We'll extract the results to see which facilities were opened and which customers they serve.

In [None]:
fig, ax = plt.subplots(figsize=(14, 10))

# Plot customers
ax.scatter(customers.x, customers.y, s=customers.demand, c='blue', alpha=0.6, label='Customers (size by demand)')

# Plot facilities
for j in facilities.id:
    if open_vars[j].varValue > 0.9: # If facility is open
        ax.scatter(facilities.x[j], facilities.y[j], marker='P', s=facilities.capacity[j], c='red', 
                   edgecolor='black', label=f'Open Facility {j}')
    else:
        ax.scatter(facilities.x[j], facilities.y[j], marker='P', s=facilities.capacity[j], c='gray', 
                   alpha=0.5, label=f'Closed Facility {j}')

# Plot assignment lines
for i in customers.id:
    for j in facilities.id:
        if assign_vars[(i,j)].varValue > 0.001:
            ax.plot([customers.x[i], facilities.x[j]], [customers.y[i], facilities.y[j]], 'gray', linestyle='--', linewidth=0.5)
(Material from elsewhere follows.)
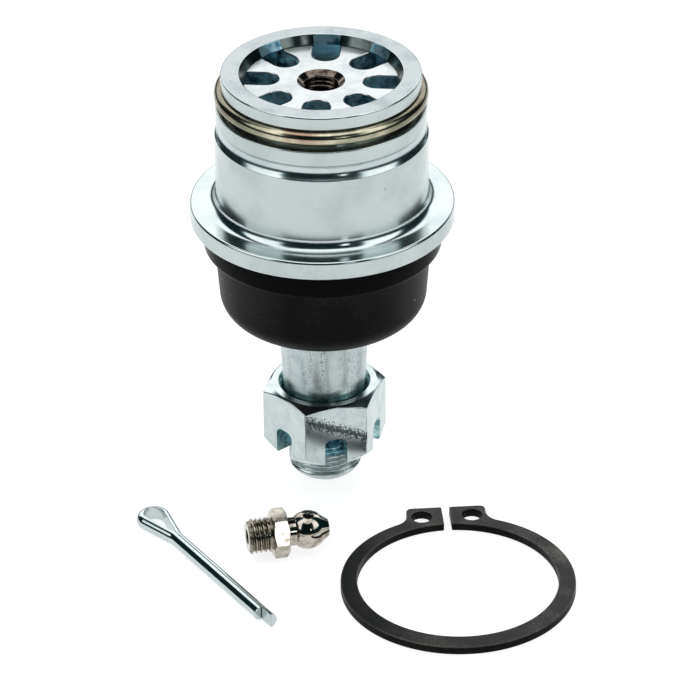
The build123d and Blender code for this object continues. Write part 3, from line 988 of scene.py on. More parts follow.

plt.title('Optimal Facility Location Solution')
# Create a clean legend
handles, labels = plt.gca().get_legend_handles_labels()
by_label = dict(zip(labels, handles))
plt.legend(by_label.values(), by_label.keys(), title='Legend')
plt.xlabel('X-Coordinate')
plt.ylabel('Y-Coordinate')
plt.show()

# Discussion:
# - The model has chosen a subset of the potential sites to open (red markers), leaving the others closed (gray markers).
# - It has optimally assigned each customer to an open facility, ensuring that no facility's capacity is exceeded and that total costs are minimized.
# - This formal optimization approach provides a mathematically provable best solution given the inputs, making it far more powerful than simple heuristics for high-stakes location decisions.